The amount of the deduction allowed pursuant to M.G.L. c. 62, § 3(B)(a)(4) for income received by a Massachusetts resident from a contributory public employee annuity, pension, endowment or retirement fund of another state will equal the amount of the specific pension exclusion, deduction, or exemption that could be claimed by the taxpayer under the laws of the other state if the taxpayer were a resident of the other state and received the income from a Massachusetts state or local contributory pension. In the case of a state that has no income tax, all income from qualifying pensions of the other state or its subdivisions may be deducted under M.G.L. c. 62, § 3(B)(a)(4).
The following examples illustrate the rules announced in this TIR:

Example 1: A Massachusetts resident who is 62 years old receives $25,000 of pension income from a New York state contributory public employee pension fund. As set out above, New York allows a deduction for pension income provided the recipient is 59½ years old or older and the deduction is not in excess of $20,000. The Massachusetts resident is allowed a deduction in the amount of $20,000 for the New York pension income.

Example 2: A Massachusetts resident who is 55 years old receives $25,000 of pension income from a New York state contributory public employee pension fund. The taxpayer, who is not 59½ years old or older, is not allowed a deduction for any of the New York pension income.

Example 3: State A has a personal income tax with a standard personal exemption of $10,000 applicable to any type of income, but no specific exclusion, deduction or exemption related to pension income.
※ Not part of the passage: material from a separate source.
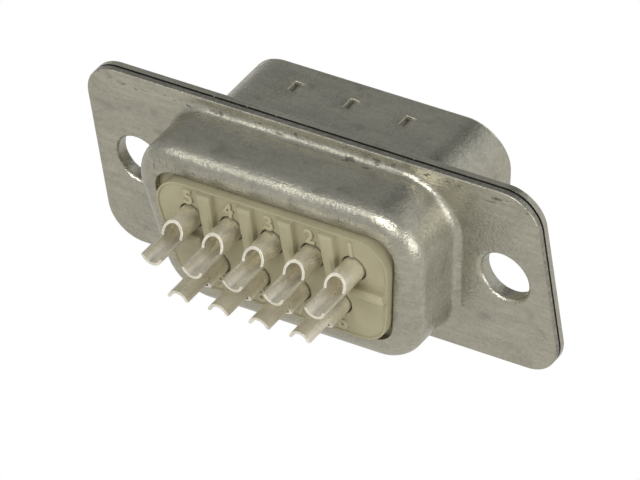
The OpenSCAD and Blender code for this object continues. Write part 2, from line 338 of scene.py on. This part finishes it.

A Massachusetts resident receives $20,000 in gross income, including $15,000 in pension income from a contributory public employee pension fund in State A. No part of the $15,000 of pension income is deductible under M.G.L. c. 62, § 3(B)(a)(4) because the $10,000 personal exemption in State A is not specifically related to pension income.

This TIR revokes Letter Rulings 81-91 and 85-12 and Technical Information Releases 80-4 and 89-10.